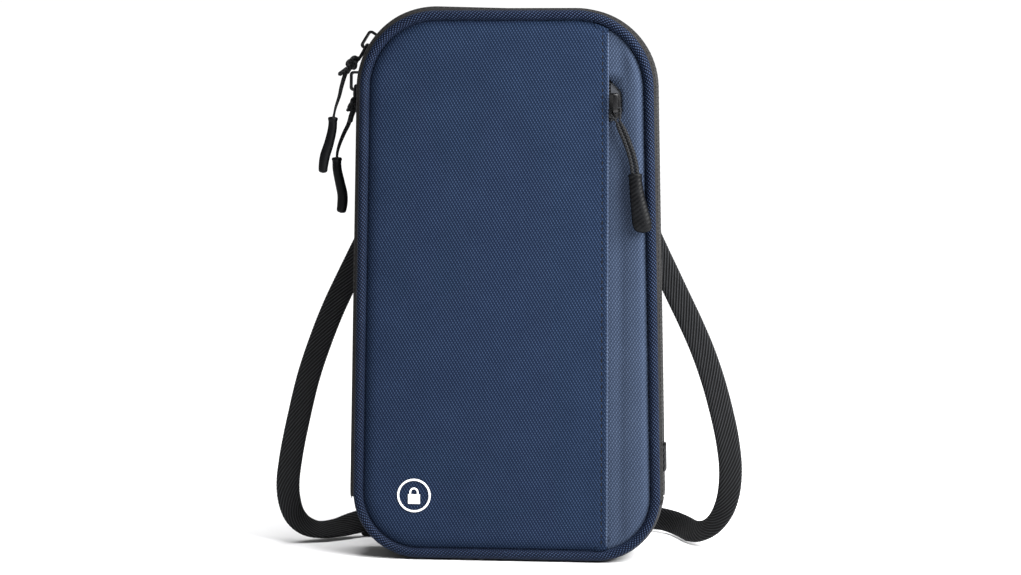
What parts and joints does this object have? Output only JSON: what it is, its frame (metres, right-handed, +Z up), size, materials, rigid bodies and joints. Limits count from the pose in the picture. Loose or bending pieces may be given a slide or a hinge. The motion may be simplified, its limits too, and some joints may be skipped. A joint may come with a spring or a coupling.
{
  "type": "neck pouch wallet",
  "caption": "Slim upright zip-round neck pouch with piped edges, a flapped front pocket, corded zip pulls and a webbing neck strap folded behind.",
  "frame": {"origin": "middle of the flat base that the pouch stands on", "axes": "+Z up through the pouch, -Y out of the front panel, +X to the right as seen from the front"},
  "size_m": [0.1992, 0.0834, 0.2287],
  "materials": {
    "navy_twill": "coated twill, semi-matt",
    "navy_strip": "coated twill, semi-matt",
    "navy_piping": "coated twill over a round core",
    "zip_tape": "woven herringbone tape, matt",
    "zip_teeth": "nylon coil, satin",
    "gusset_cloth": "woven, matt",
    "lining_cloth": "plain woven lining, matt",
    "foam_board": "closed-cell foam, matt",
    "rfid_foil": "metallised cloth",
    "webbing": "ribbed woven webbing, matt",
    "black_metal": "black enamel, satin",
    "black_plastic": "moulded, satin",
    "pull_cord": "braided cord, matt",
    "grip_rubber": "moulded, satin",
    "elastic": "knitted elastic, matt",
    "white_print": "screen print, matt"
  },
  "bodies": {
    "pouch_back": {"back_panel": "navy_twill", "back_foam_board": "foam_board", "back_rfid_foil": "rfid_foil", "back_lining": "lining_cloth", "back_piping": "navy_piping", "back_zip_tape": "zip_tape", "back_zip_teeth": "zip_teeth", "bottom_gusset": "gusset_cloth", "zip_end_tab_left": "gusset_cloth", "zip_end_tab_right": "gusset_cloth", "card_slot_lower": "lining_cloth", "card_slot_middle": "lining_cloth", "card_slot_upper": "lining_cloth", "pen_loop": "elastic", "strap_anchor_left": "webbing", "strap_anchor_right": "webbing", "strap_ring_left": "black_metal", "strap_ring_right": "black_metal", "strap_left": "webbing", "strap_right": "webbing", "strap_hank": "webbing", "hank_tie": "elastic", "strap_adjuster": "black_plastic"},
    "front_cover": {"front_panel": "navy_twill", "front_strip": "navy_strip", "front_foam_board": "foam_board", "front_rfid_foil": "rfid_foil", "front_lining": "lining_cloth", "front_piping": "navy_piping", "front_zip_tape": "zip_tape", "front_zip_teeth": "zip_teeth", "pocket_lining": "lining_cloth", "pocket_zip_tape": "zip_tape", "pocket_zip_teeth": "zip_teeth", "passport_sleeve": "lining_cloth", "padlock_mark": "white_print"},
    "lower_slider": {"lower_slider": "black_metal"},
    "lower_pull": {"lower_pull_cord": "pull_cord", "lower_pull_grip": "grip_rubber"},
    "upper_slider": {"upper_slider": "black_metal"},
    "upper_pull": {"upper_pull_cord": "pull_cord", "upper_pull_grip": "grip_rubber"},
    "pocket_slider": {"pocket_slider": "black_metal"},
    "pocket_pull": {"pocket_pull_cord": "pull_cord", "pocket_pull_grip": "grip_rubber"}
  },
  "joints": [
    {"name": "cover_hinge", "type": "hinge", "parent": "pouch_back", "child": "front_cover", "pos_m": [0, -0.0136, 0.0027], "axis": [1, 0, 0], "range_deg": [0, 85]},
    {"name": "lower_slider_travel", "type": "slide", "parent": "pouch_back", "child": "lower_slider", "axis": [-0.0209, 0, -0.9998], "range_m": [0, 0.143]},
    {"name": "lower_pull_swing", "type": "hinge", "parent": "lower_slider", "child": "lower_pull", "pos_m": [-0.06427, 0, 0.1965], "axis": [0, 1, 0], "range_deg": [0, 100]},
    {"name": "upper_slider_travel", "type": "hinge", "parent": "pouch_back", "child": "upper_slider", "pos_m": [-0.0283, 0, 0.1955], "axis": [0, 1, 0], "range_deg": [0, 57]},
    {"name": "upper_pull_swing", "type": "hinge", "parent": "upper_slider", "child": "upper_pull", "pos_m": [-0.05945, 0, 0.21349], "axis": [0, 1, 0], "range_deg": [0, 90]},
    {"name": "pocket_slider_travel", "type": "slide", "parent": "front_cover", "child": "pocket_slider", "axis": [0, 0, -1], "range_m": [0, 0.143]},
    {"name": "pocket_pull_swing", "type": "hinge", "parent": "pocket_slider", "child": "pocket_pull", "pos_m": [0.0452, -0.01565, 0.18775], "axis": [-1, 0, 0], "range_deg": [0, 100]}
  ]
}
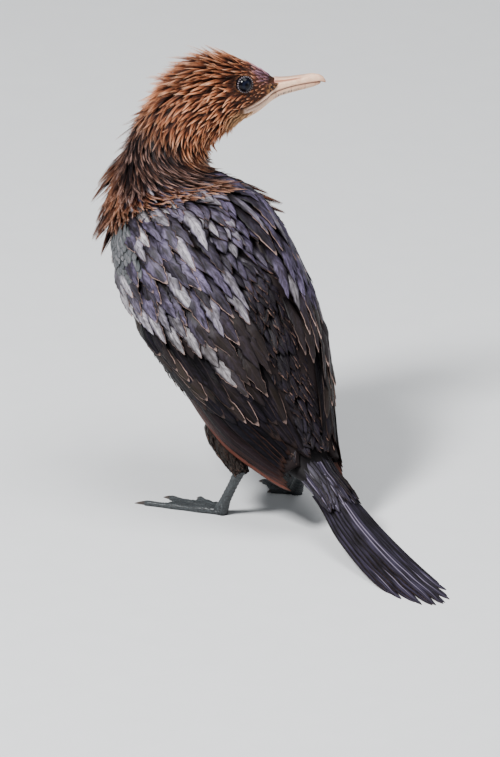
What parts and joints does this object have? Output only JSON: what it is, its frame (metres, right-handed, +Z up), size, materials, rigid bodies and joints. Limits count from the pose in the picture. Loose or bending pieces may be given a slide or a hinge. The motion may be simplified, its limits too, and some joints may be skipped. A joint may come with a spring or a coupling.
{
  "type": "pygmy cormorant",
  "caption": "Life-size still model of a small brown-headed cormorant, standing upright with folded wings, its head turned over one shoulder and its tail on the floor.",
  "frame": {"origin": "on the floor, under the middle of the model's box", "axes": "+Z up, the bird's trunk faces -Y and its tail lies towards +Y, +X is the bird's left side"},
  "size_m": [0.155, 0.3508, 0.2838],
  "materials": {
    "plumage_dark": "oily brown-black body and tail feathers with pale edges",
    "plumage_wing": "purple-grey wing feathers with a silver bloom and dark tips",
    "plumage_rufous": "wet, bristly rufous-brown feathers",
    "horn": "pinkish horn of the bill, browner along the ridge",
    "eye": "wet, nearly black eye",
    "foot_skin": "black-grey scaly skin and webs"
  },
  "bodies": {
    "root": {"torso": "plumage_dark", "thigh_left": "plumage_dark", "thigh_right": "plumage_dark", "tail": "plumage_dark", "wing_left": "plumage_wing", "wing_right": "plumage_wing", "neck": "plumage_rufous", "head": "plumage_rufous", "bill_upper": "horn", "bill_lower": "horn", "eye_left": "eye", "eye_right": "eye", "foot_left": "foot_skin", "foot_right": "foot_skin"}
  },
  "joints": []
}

━━━━━━━━━━

Job →
Write every record out again, unaltered.

Result →
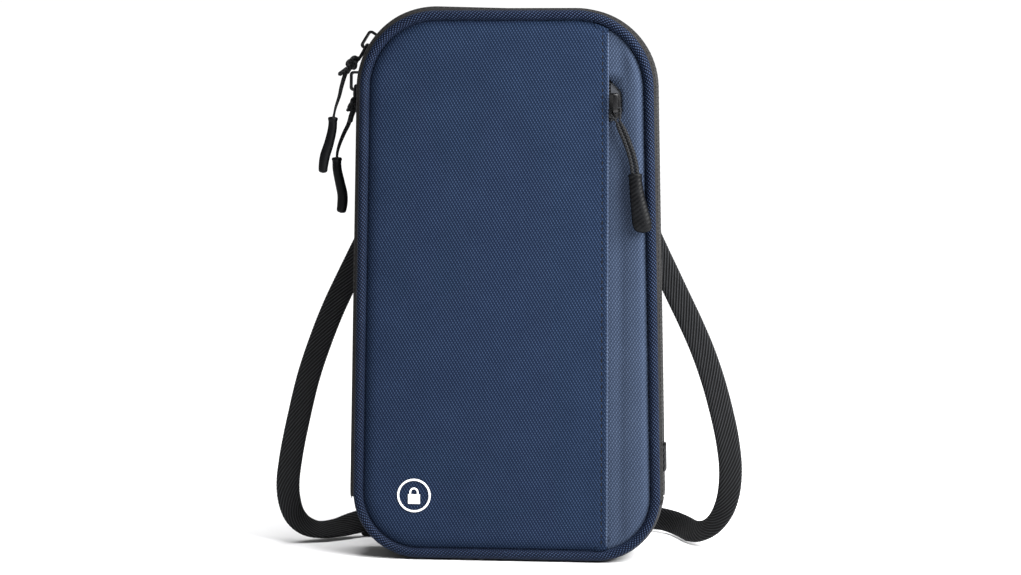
What parts and joints does this object have? Output only JSON: what it is, its frame (metres, right-handed, +Z up), size, materials, rigid bodies and joints. Limits count from the pose in the picture. Loose or bending pieces may be given a slide or a hinge. The motion may be simplified, its limits too, and some joints may be skipped. A joint may come with a spring or a coupling.
{
  "type": "neck pouch wallet",
  "caption": "Slim upright zip-round neck pouch with piped edges, a flapped front pocket, corded zip pulls and a webbing neck strap folded behind.",
  "frame": {"origin": "middle of the flat base that the pouch stands on", "axes": "+Z up through the pouch, -Y out of the front panel, +X to the right as seen from the front"},
  "size_m": [0.1992, 0.0834, 0.2287],
  "materials": {
    "navy_twill": "coated twill, semi-matt",
    "navy_strip": "coated twill, semi-matt",
    "navy_piping": "coated twill over a round core",
    "zip_tape": "woven herringbone tape, matt",
    "zip_teeth": "nylon coil, satin",
    "gusset_cloth": "woven, matt",
    "lining_cloth": "plain woven lining, matt",
    "foam_board": "closed-cell foam, matt",
    "rfid_foil": "metallised cloth",
    "webbing": "ribbed woven webbing, matt",
    "black_metal": "black enamel, satin",
    "black_plastic": "moulded, satin",
    "pull_cord": "braided cord, matt",
    "grip_rubber": "moulded, satin",
    "elastic": "knitted elastic, matt",
    "white_print": "screen print, matt"
  },
  "bodies": {
    "pouch_back": {"back_panel": "navy_twill", "back_foam_board": "foam_board", "back_rfid_foil": "rfid_foil", "back_lining": "lining_cloth", "back_piping": "navy_piping", "back_zip_tape": "zip_tape", "back_zip_teeth": "zip_teeth", "bottom_gusset": "gusset_cloth", "zip_end_tab_left": "gusset_cloth", "zip_end_tab_right": "gusset_cloth", "card_slot_lower": "lining_cloth", "card_slot_middle": "lining_cloth", "card_slot_upper": "lining_cloth", "pen_loop": "elastic", "strap_anchor_left": "webbing", "strap_anchor_right": "webbing", "strap_ring_left": "black_metal", "strap_ring_right": "black_metal", "strap_left": "webbing", "strap_right": "webbing", "strap_hank": "webbing", "hank_tie": "elastic", "strap_adjuster": "black_plastic"},
    "front_cover": {"front_panel": "navy_twill", "front_strip": "navy_strip", "front_foam_board": "foam_board", "front_rfid_foil": "rfid_foil", "front_lining": "lining_cloth", "front_piping": "navy_piping", "front_zip_tape": "zip_tape", "front_zip_teeth": "zip_teeth", "pocket_lining": "lining_cloth", "pocket_zip_tape": "zip_tape", "pocket_zip_teeth": "zip_teeth", "passport_sleeve": "lining_cloth", "padlock_mark": "white_print"},
    "lower_slider": {"lower_slider": "black_metal"},
    "lower_pull": {"lower_pull_cord": "pull_cord", "lower_pull_grip": "grip_rubber"},
    "upper_slider": {"upper_slider": "black_metal"},
    "upper_pull": {"upper_pull_cord": "pull_cord", "upper_pull_grip": "grip_rubber"},
    "pocket_slider": {"pocket_slider": "black_metal"},
    "pocket_pull": {"pocket_pull_cord": "pull_cord", "pocket_pull_grip": "grip_rubber"}
  },
  "joints": [
    {"name": "cover_hinge", "type": "hinge", "parent": "pouch_back", "child": "front_cover", "pos_m": [0, -0.0136, 0.0027], "axis": [1, 0, 0], "range_deg": [0, 85]},
    {"name": "lower_slider_travel", "type": "slide", "parent": "pouch_back", "child": "lower_slider", "axis": [-0.0209, 0, -0.9998], "range_m": [0, 0.143]},
    {"name": "lower_pull_swing", "type": "hinge", "parent": "lower_slider", "child": "lower_pull", "pos_m": [-0.06427, 0, 0.1965], "axis": [0, 1, 0], "range_deg": [0, 100]},
    {"name": "upper_slider_travel", "type": "hinge", "parent": "pouch_back", "child": "upper_slider", "pos_m": [-0.0283, 0, 0.1955], "axis": [0, 1, 0], "range_deg": [0, 57]},
    {"name": "upper_pull_swing", "type": "hinge", "parent": "upper_slider", "child": "upper_pull", "pos_m": [-0.05945, 0, 0.21349], "axis": [0, 1, 0], "range_deg": [0, 90]},
    {"name": "pocket_slider_travel", "type": "slide", "parent": "front_cover", "child": "pocket_slider", "axis": [0, 0, -1], "range_m": [0, 0.143]},
    {"name": "pocket_pull_swing", "type": "hinge", "parent": "pocket_slider", "child": "pocket_pull", "pos_m": [0.0452, -0.01565, 0.18775], "axis": [-1, 0, 0], "range_deg": [0, 100]}
  ]
}
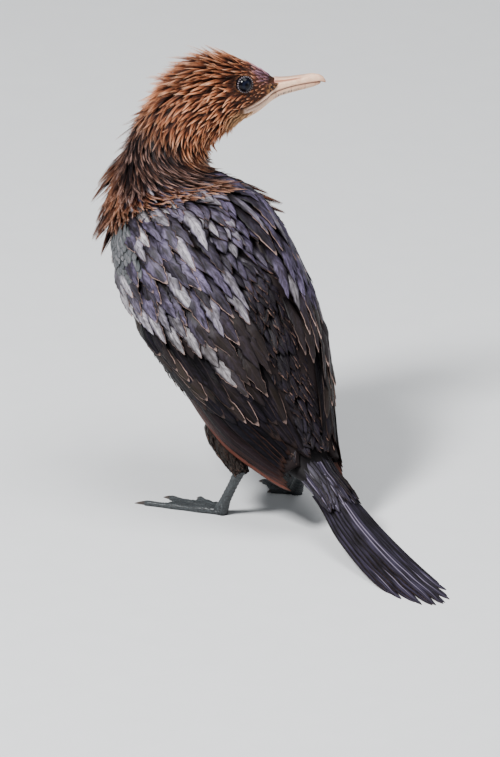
What parts and joints does this object have? Output only JSON: what it is, its frame (metres, right-handed, +Z up), size, materials, rigid bodies and joints. Limits count from the pose in the picture. Loose or bending pieces may be given a slide or a hinge. The motion may be simplified, its limits too, and some joints may be skipped. A joint may come with a spring or a coupling.
{
  "type": "pygmy cormorant",
  "caption": "Life-size still model of a small brown-headed cormorant, standing upright with folded wings, its head turned over one shoulder and its tail on the floor.",
  "frame": {"origin": "on the floor, under the middle of the model's box", "axes": "+Z up, the bird's trunk faces -Y and its tail lies towards +Y, +X is the bird's left side"},
  "size_m": [0.155, 0.3508, 0.2838],
  "materials": {
    "plumage_dark": "oily brown-black body and tail feathers with pale edges",
    "plumage_wing": "purple-grey wing feathers with a silver bloom and dark tips",
    "plumage_rufous": "wet, bristly rufous-brown feathers",
    "horn": "pinkish horn of the bill, browner along the ridge",
    "eye": "wet, nearly black eye",
    "foot_skin": "black-grey scaly skin and webs"
  },
  "bodies": {
    "root": {"torso": "plumage_dark", "thigh_left": "plumage_dark", "thigh_right": "plumage_dark", "tail": "plumage_dark", "wing_left": "plumage_wing", "wing_right": "plumage_wing", "neck": "plumage_rufous", "head": "plumage_rufous", "bill_upper": "horn", "bill_lower": "horn", "eye_left": "eye", "eye_right": "eye", "foot_left": "foot_skin", "foot_right": "foot_skin"}
  },
  "joints": []
}